Objective: Copy out each line below exactly as it appears.

Input data:
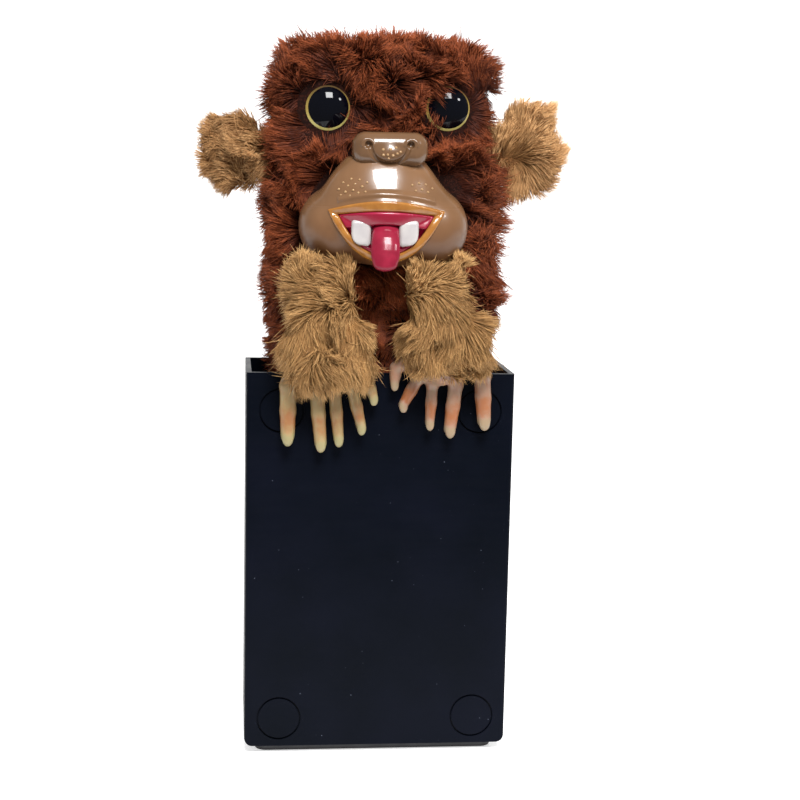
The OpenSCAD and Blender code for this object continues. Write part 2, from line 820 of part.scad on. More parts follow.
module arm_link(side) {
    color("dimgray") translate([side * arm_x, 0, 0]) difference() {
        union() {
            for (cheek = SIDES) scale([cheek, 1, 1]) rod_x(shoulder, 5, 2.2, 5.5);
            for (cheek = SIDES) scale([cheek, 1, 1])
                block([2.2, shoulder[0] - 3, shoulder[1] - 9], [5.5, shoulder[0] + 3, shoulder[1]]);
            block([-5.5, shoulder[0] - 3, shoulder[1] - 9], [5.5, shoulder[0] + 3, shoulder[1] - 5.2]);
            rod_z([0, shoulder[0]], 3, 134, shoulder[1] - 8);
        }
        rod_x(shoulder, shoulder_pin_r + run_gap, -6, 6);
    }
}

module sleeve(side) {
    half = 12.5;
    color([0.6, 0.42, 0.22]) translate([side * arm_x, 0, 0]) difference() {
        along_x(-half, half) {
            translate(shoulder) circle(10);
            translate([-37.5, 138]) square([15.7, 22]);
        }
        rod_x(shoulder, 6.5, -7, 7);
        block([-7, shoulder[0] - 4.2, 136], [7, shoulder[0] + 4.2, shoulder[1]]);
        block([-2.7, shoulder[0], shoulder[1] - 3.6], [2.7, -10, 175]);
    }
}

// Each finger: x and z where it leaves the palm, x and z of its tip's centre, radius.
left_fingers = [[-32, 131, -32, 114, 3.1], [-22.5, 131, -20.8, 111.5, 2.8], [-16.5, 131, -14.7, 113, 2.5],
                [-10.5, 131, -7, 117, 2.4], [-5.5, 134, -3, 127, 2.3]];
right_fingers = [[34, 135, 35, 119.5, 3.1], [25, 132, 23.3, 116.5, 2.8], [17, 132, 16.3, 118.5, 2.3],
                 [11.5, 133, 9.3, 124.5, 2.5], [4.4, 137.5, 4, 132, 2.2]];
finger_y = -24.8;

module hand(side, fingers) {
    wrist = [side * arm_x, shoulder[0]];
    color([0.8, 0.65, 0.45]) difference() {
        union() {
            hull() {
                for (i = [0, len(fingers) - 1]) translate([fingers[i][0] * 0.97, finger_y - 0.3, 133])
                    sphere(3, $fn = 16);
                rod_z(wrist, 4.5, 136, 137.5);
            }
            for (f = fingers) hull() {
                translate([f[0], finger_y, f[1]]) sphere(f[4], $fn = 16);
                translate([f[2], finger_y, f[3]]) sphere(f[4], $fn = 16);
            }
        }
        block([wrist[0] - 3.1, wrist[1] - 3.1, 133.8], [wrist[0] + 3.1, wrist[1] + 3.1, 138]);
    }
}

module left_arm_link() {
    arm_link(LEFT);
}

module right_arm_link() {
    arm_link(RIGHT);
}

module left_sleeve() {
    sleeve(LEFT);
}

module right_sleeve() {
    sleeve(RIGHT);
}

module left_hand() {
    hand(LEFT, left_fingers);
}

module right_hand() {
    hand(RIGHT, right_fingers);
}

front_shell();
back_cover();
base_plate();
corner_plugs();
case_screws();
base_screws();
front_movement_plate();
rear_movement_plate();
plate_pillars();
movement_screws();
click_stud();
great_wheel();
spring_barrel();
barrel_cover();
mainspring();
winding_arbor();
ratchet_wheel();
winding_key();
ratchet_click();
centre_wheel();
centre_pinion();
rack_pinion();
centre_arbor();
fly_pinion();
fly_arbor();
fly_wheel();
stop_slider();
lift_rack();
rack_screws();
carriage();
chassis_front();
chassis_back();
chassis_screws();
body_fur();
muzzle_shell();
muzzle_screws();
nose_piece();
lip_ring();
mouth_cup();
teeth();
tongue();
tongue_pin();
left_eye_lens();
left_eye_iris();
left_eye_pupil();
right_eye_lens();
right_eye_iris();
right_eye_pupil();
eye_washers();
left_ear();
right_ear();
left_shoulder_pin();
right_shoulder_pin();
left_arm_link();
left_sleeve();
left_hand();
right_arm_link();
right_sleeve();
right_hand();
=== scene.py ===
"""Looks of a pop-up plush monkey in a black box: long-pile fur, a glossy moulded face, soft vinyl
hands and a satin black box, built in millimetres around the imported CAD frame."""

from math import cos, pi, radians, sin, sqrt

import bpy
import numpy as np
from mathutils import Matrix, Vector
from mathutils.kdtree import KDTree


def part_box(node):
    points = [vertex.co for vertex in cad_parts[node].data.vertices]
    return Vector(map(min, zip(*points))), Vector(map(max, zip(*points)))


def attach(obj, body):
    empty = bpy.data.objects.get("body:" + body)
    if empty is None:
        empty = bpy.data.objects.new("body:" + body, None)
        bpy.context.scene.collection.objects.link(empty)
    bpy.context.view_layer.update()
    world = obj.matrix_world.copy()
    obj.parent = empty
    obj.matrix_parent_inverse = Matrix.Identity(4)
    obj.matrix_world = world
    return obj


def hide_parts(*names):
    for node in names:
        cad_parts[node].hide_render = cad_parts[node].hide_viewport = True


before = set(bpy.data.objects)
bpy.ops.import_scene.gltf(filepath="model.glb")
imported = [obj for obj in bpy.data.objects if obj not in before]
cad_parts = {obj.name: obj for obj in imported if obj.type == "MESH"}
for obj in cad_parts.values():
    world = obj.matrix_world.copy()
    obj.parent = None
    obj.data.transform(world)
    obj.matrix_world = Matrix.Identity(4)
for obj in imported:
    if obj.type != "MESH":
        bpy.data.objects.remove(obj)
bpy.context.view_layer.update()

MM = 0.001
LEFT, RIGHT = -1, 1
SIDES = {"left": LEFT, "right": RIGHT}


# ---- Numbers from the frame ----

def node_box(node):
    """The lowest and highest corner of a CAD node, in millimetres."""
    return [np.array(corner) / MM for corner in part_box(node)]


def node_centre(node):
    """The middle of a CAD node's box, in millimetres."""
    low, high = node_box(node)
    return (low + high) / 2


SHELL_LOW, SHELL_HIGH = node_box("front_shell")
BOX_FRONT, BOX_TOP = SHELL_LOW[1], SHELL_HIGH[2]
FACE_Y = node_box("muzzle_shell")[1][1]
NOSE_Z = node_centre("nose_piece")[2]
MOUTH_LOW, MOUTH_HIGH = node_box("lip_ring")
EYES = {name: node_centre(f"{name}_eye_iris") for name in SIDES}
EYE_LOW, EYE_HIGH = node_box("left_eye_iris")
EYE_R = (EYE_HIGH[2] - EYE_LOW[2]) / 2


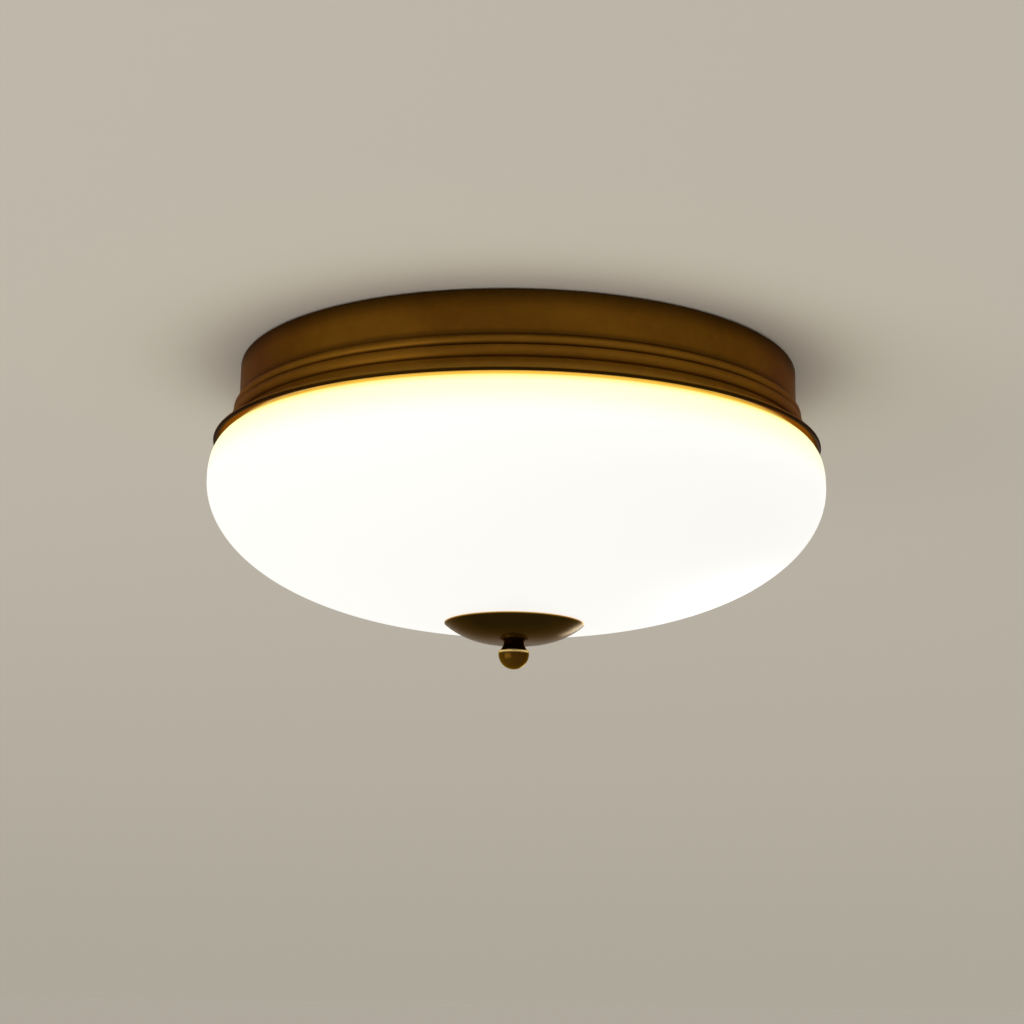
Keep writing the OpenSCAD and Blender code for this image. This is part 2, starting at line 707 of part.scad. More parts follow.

Task result:
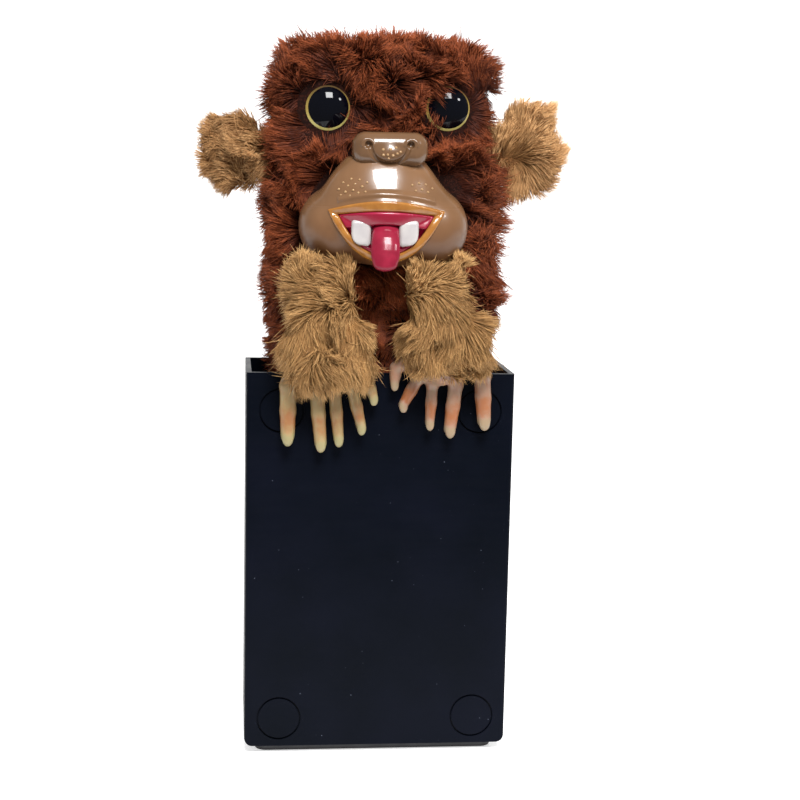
The OpenSCAD and Blender code for this object continues. Write part 2, from line 820 of part.scad on. More parts follow.
module arm_link(side) {
    color("dimgray") translate([side * arm_x, 0, 0]) difference() {
        union() {
            for (cheek = SIDES) scale([cheek, 1, 1]) rod_x(shoulder, 5, 2.2, 5.5);
            for (cheek = SIDES) scale([cheek, 1, 1])
                block([2.2, shoulder[0] - 3, shoulder[1] - 9], [5.5, shoulder[0] + 3, shoulder[1]]);
            block([-5.5, shoulder[0] - 3, shoulder[1] - 9], [5.5, shoulder[0] + 3, shoulder[1] - 5.2]);
            rod_z([0, shoulder[0]], 3, 134, shoulder[1] - 8);
        }
        rod_x(shoulder, shoulder_pin_r + run_gap, -6, 6);
    }
}

module sleeve(side) {
    half = 12.5;
    color([0.6, 0.42, 0.22]) translate([side * arm_x, 0, 0]) difference() {
        along_x(-half, half) {
            translate(shoulder) circle(10);
            translate([-37.5, 138]) square([15.7, 22]);
        }
        rod_x(shoulder, 6.5, -7, 7);
        block([-7, shoulder[0] - 4.2, 136], [7, shoulder[0] + 4.2, shoulder[1]]);
        block([-2.7, shoulder[0], shoulder[1] - 3.6], [2.7, -10, 175]);
    }
}

// Each finger: x and z where it leaves the palm, x and z of its tip's centre, radius.
left_fingers = [[-32, 131, -32, 114, 3.1], [-22.5, 131, -20.8, 111.5, 2.8], [-16.5, 131, -14.7, 113, 2.5],
                [-10.5, 131, -7, 117, 2.4], [-5.5, 134, -3, 127, 2.3]];
right_fingers = [[34, 135, 35, 119.5, 3.1], [25, 132, 23.3, 116.5, 2.8], [17, 132, 16.3, 118.5, 2.3],
                 [11.5, 133, 9.3, 124.5, 2.5], [4.4, 137.5, 4, 132, 2.2]];
finger_y = -24.8;

module hand(side, fingers) {
    wrist = [side * arm_x, shoulder[0]];
    color([0.8, 0.65, 0.45]) difference() {
        union() {
            hull() {
                for (i = [0, len(fingers) - 1]) translate([fingers[i][0] * 0.97, finger_y - 0.3, 133])
                    sphere(3, $fn = 16);
                rod_z(wrist, 4.5, 136, 137.5);
            }
            for (f = fingers) hull() {
                translate([f[0], finger_y, f[1]]) sphere(f[4], $fn = 16);
                translate([f[2], finger_y, f[3]]) sphere(f[4], $fn = 16);
            }
        }
        block([wrist[0] - 3.1, wrist[1] - 3.1, 133.8], [wrist[0] + 3.1, wrist[1] + 3.1, 138]);
    }
}

module left_arm_link() {
    arm_link(LEFT);
}

module right_arm_link() {
    arm_link(RIGHT);
}

module left_sleeve() {
    sleeve(LEFT);
}

module right_sleeve() {
    sleeve(RIGHT);
}

module left_hand() {
    hand(LEFT, left_fingers);
}

module right_hand() {
    hand(RIGHT, right_fingers);
}

front_shell();
back_cover();
base_plate();
corner_plugs();
case_screws();
base_screws();
front_movement_plate();
rear_movement_plate();
plate_pillars();
movement_screws();
click_stud();
great_wheel();
spring_barrel();
barrel_cover();
mainspring();
winding_arbor();
ratchet_wheel();
winding_key();
ratchet_click();
centre_wheel();
centre_pinion();
rack_pinion();
centre_arbor();
fly_pinion();
fly_arbor();
fly_wheel();
stop_slider();
lift_rack();
rack_screws();
carriage();
chassis_front();
chassis_back();
chassis_screws();
body_fur();
muzzle_shell();
muzzle_screws();
nose_piece();
lip_ring();
mouth_cup();
teeth();
tongue();
tongue_pin();
left_eye_lens();
left_eye_iris();
left_eye_pupil();
right_eye_lens();
right_eye_iris();
right_eye_pupil();
eye_washers();
left_ear();
right_ear();
left_shoulder_pin();
right_shoulder_pin();
left_arm_link();
left_sleeve();
left_hand();
right_arm_link();
right_sleeve();
right_hand();
=== scene.py ===
"""Looks of a pop-up plush monkey in a black box: long-pile fur, a glossy moulded face, soft vinyl
hands and a satin black box, built in millimetres around the imported CAD frame."""

from math import cos, pi, radians, sin, sqrt

import bpy
import numpy as np
from mathutils import Matrix, Vector
from mathutils.kdtree import KDTree


def part_box(node):
    points = [vertex.co for vertex in cad_parts[node].data.vertices]
    return Vector(map(min, zip(*points))), Vector(map(max, zip(*points)))


def attach(obj, body):
    empty = bpy.data.objects.get("body:" + body)
    if empty is None:
        empty = bpy.data.objects.new("body:" + body, None)
        bpy.context.scene.collection.objects.link(empty)
    bpy.context.view_layer.update()
    world = obj.matrix_world.copy()
    obj.parent = empty
    obj.matrix_parent_inverse = Matrix.Identity(4)
    obj.matrix_world = world
    return obj


def hide_parts(*names):
    for node in names:
        cad_parts[node].hide_render = cad_parts[node].hide_viewport = True


before = set(bpy.data.objects)
bpy.ops.import_scene.gltf(filepath="model.glb")
imported = [obj for obj in bpy.data.objects if obj not in before]
cad_parts = {obj.name: obj for obj in imported if obj.type == "MESH"}
for obj in cad_parts.values():
    world = obj.matrix_world.copy()
    obj.parent = None
    obj.data.transform(world)
    obj.matrix_world = Matrix.Identity(4)
for obj in imported:
    if obj.type != "MESH":
        bpy.data.objects.remove(obj)
bpy.context.view_layer.update()

MM = 0.001
LEFT, RIGHT = -1, 1
SIDES = {"left": LEFT, "right": RIGHT}


# ---- Numbers from the frame ----

def node_box(node):
    """The lowest and highest corner of a CAD node, in millimetres."""
    return [np.array(corner) / MM for corner in part_box(node)]


def node_centre(node):
    """The middle of a CAD node's box, in millimetres."""
    low, high = node_box(node)
    return (low + high) / 2


SHELL_LOW, SHELL_HIGH = node_box("front_shell")
BOX_FRONT, BOX_TOP = SHELL_LOW[1], SHELL_HIGH[2]
FACE_Y = node_box("muzzle_shell")[1][1]
NOSE_Z = node_centre("nose_piece")[2]
MOUTH_LOW, MOUTH_HIGH = node_box("lip_ring")
EYES = {name: node_centre(f"{name}_eye_iris") for name in SIDES}
EYE_LOW, EYE_HIGH = node_box("left_eye_iris")
EYE_R = (EYE_HIGH[2] - EYE_LOW[2]) / 2


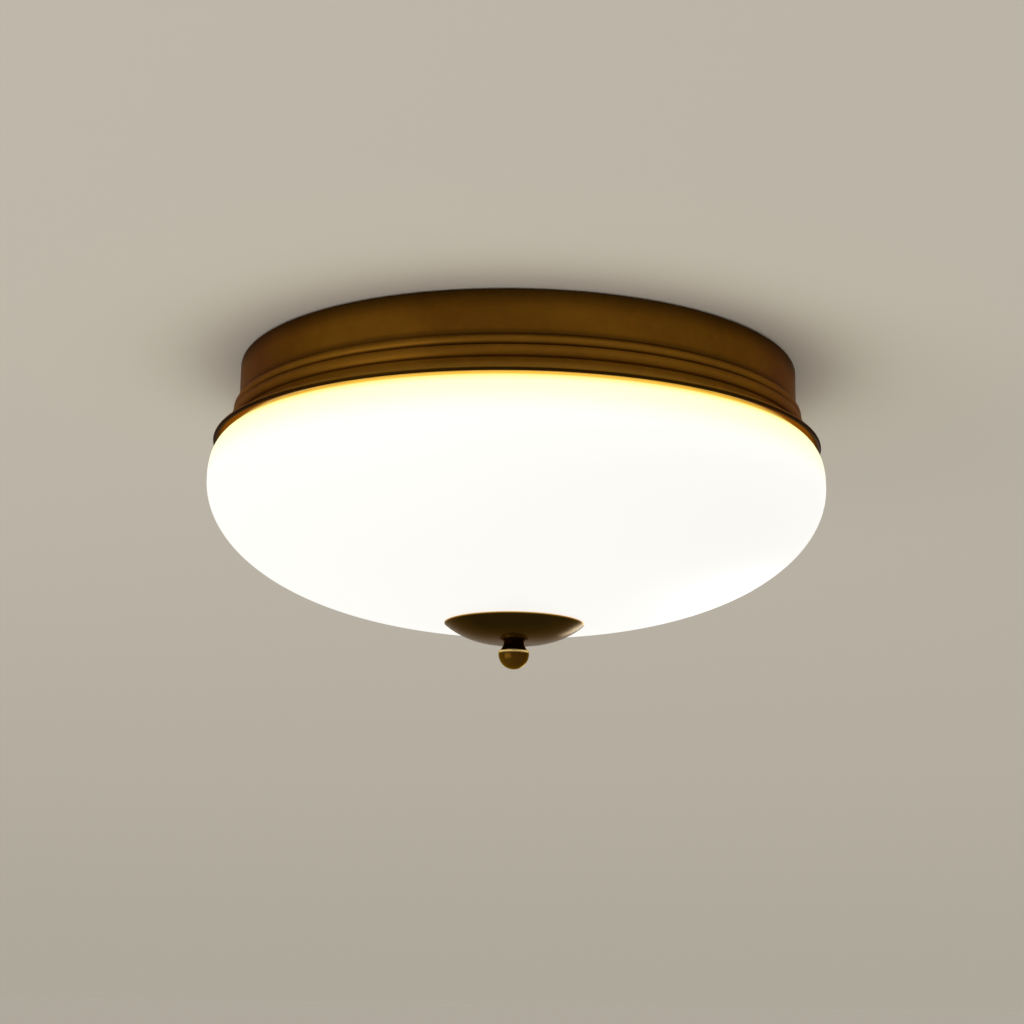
Keep writing the OpenSCAD and Blender code for this image. This is part 2, starting at line 707 of part.scad. More parts follow.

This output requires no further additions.